Domingo Martinez is the New York Times bestselling author of two memoirs, The Boy Kings of Texas, which was a finalist for the National Book Award in 2012, a Gold Medal Winner of the Independent Publisher Book Award, a 2013 Pushcart Prize nominee; and My Heart is a Drunken Compass. Martinez’s work has appeared in Epiphany literary magazine, Texas Monthly, New Republic, and Saveur magazine, and he is a regular contributor to This American Life. He has also appeared on NPR’s All Things Considered and the Diane Rehm Show. Martinez was the recipient of the Bernard De Voto Fellowship in Nonfiction at the Bread Loaf Writers’ Conference in 2013, and was the Dobie-Paisano Fellow at the University of Texas at Austin in 2018.
Terese Marie Mailhot is from Seabird Island Band. She graduated with an MFA from the Institute of American Indian Arts. She served as Saturday Editor at The Rumpus and was a columnist at Indian Country Today. Her writing appears in West Branch, Guernica, Pacific Standard, Elle, and elsewhere. She is the author of the New York Times bestselling Heart Berries: A Memoir. She serves as faculty at the Institute of American Indian Arts and she’s a Tecumseh Postdoctoral Fellow at Purdue University.

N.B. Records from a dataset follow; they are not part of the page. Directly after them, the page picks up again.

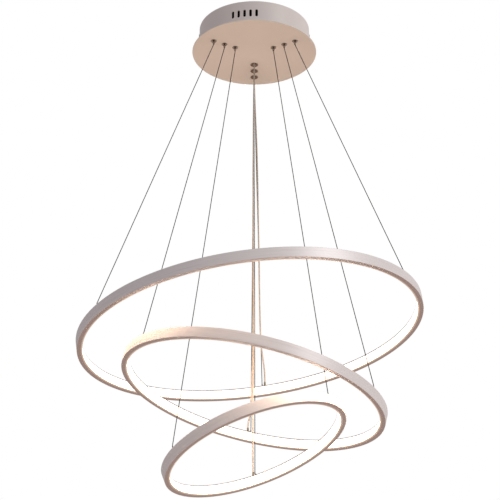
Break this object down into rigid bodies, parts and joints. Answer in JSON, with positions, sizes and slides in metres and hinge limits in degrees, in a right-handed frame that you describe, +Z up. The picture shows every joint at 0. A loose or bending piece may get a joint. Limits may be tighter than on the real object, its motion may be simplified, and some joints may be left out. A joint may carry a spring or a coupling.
{
  "type": "pendant chandelier",
  "caption": "Ceiling pendant with tilted concentric LED rings on thin steel wires in self-locking grippers under a round canopy.",
  "frame": {"origin": "middle of the ceiling bracket's two slots, on the ceiling plane", "axes": "+Z up into the ceiling; +X to the right and +Y away from someone who faces the vent slots"},
  "size_m": [0.7962, 0.8, 1.1711],
  "materials": {
    "canopy_paint": "fine satin champagne paint",
    "brushed_aluminium": "brushed along the ring, pale champagne",
    "opal_diffuser": "opal, lit from behind",
    "led_board": "white flexible board with LED chips",
    "wire_steel": "fine stranded steel",
    "clear_cord": "translucent tan flexible cord",
    "white_cord": "white flexible cord",
    "nickel": "nickel plated, turned",
    "zinc_steel": "zinc plated",
    "spring_steel": "plain spring steel",
    "dark_plastic": "moulded, fine grain",
    "driver_plastic": "moulded, fine grain",
    "circuit_board": "green board with potted parts",
    "terminal_plastic": "moulded"
  },
  "bodies": {
    "canopy": {"canopy_housing": "canopy_paint", "canopy_plate": "canopy_paint", "ceiling_bracket": "zinc_steel", "driver_boards": "circuit_board", "driver_case_1": "driver_plastic", "driver_case_2": "driver_plastic", "driver_case_3": "driver_plastic", "driver_lids": "driver_plastic", "driver_screws": "zinc_steel", "gripper_barrels": "nickel", "gripper_locknuts": "zinc_steel", "gripper_springs": "spring_steel", "large_power_cord": "clear_cord", "large_wire_far": "wire_steel", "large_wire_left": "wire_steel", "large_wire_right": "wire_steel", "medium_power_cord": "clear_cord", "medium_wire_far": "wire_steel", "medium_wire_left": "wire_steel", "medium_wire_right": "wire_steel", "output_leads": "clear_cord", "plate_nuts": "zinc_steel", "plate_studs": "zinc_steel", "side_screws": "zinc_steel", "small_power_cord": "clear_cord", "small_wire_far": "wire_steel", "small_wire_left": "wire_steel", "small_wire_right": "wire_steel", "supply_leads": "white_cord", "terminal_block": "terminal_plastic", "terminal_screws": "zinc_steel", "wire_tails": "wire_steel"},
    "large_ring": {"large_ring_anchor_nuts": "zinc_steel", "large_ring_anchors": "nickel", "large_ring_channel": "brushed_aluminium", "large_ring_cord_gland": "dark_plastic", "large_ring_diffuser": "opal_diffuser", "large_ring_led_strip": "led_board"},
    "large_release_left": {"large_release_left": "nickel"},
    "large_release_right": {"large_release_right": "nickel"},
    "large_release_far": {"large_release_far": "nickel"},
    "medium_ring": {"medium_ring_anchor_nuts": "zinc_steel", "medium_ring_anchors": "nickel", "medium_ring_channel": "brushed_aluminium", "medium_ring_cord_gland": "dark_plastic", "medium_ring_diffuser": "opal_diffuser", "medium_ring_led_strip": "led_board"},
    "medium_release_left": {"medium_release_left": "nickel"},
    "medium_release_right": {"medium_release_right": "nickel"},
    "medium_release_far": {"medium_release_far": "nickel"},
    "small_ring": {"small_ring_anchor_nuts": "zinc_steel", "small_ring_anchors": "nickel", "small_ring_channel": "brushed_aluminium", "small_ring_cord_gland": "dark_plastic", "small_ring_diffuser": "opal_diffuser", "small_ring_led_strip": "led_board"},
    "small_release_left": {"small_release_left": "nickel"},
    "small_release_right": {"small_release_right": "nickel"},
    "small_release_far": {"small_release_far": "nickel"}
  },
  "joints": [
    {"name": "large_ring_height", "type": "slide", "parent": "canopy", "child": "large_ring", "axis": [0, 0, 1], "range_m": [0, 0.25], "deforming": ["large_wire_left", "large_wire_right", "large_wire_far", "large_power_cord"]},
    {"name": "medium_ring_height", "type": "slide", "parent": "canopy", "child": "medium_ring", "axis": [0, 0, 1], "range_m": [0, 0.25], "deforming": ["medium_wire_left", "medium_wire_right", "medium_wire_far", "medium_power_cord"]},
    {"name": "small_ring_height", "type": "slide", "parent": "canopy", "child": "small_ring", "axis": [0, 0, 1], "range_m": [0, 0.25], "deforming": ["small_wire_left", "small_wire_right", "small_wire_far", "small_power_cord"]},
    {"name": "large_left_release", "type": "slide", "parent": "canopy", "child": "large_release_left", "axis": [0, 0, 1], "range_m": [0, 0.002], "stiffness_N_per_m": 400, "springref_m": -0.002},
    {"name": "large_right_release", "type": "slide", "parent": "canopy", "child": "large_release_right", "axis": [0, 0, 1], "range_m": [0, 0.002], "stiffness_N_per_m": 400, "springref_m": -0.002},
    {"name": "large_far_release", "type": "slide", "parent": "canopy", "child": "large_release_far", "axis": [0, 0, 1], "range_m": [0, 0.002], "stiffness_N_per_m": 400, "springref_m": -0.002},
    {"name": "medium_left_release", "type": "slide", "parent": "canopy", "child": "medium_release_left", "axis": [0, 0, 1], "range_m": [0, 0.002], "stiffness_N_per_m": 400, "springref_m": -0.002},
    {"name": "medium_right_release", "type": "slide", "parent": "canopy", "child": "medium_release_right", "axis": [0, 0, 1], "range_m": [0, 0.002], "stiffness_N_per_m": 400, "springref_m": -0.002},
    {"name": "medium_far_release", "type": "slide", "parent": "canopy", "child": "medium_release_far", "axis": [0, 0, 1], "range_m": [0, 0.002], "stiffness_N_per_m": 400, "springref_m": -0.002},
    {"name": "small_left_release", "type": "slide", "parent": "canopy", "child": "small_release_left", "axis": [0, 0, 1], "range_m": [0, 0.002], "stiffness_N_per_m": 400, "springref_m": -0.002},
    {"name": "small_right_release", "type": "slide", "parent": "canopy", "child": "small_release_right", "axis": [0, 0, 1], "range_m": [0, 0.002], "stiffness_N_per_m": 400, "springref_m": -0.002},
    {"name": "small_far_release", "type": "slide", "parent": "canopy", "child": "small_release_far", "axis": [0, 0, 1], "range_m": [0, 0.002], "stiffness_N_per_m": 400, "springref_m": -0.002}
  ]
}
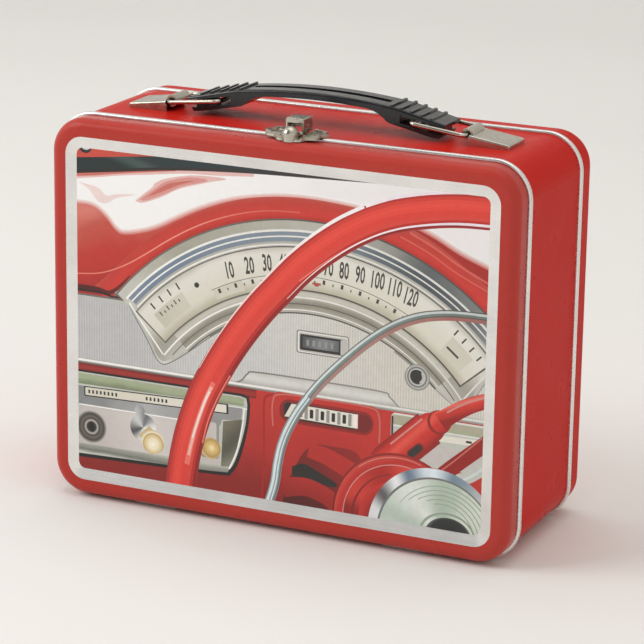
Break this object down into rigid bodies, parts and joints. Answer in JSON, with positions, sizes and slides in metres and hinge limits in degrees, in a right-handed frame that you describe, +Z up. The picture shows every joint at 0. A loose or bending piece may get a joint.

Rebecca Brown is the author of Not Heaven, Somewhere Else (Tarpaulin Sky Press, 2018) and a dozen titles published in the US and abroad, including American Romances, The Last Time I Saw You, The Dogs, The Terrible Girls (all with City Lights Books), and The Gifts of the Body (HarperCollins). She been awarded The Boston Book Review Award, The Lambda Literary Award, a Pacific Northwest Booksellers Award, two Washington State Book Awards, and a Stranger Genius Award, as well as grants to MacDowell, Yaddo, the Millay Colony, Hawthornden Castle, and The Breneman-Jaech Foundation. Her altered texts and installations have been exhibited in the Frye Art Museum, Hedreen Gallery, Arizona Center for Poetry, Simon Fraser Gallery (Vancouver, BC) and Shoreline Art Gallery. Her work has appeared in magazines and journals in the US, UK, and Japan, and her books have been translated into Japanese, German, Dutch, Norwegian, and Italian.
Bryan John Appleby is a singer/songwriter and composer living in Seattle, known for his clear voice and intricately crafted lyrics. From his 2009 EP Shoes for Men and Beasts to his debut 2011 LP release Fire on the Vine, a Bandcamp Album of the Week, Appleby’s music has been lauded by KEXP and Sound on the Sound, drawing comparisons to Damien Jurado and Devendra Banhart, and receiving placements in short films and TV. His latest album is 2015’s The Narrow Valley, which combined baroque California pop with Appleby’s deep sense of the cinematic.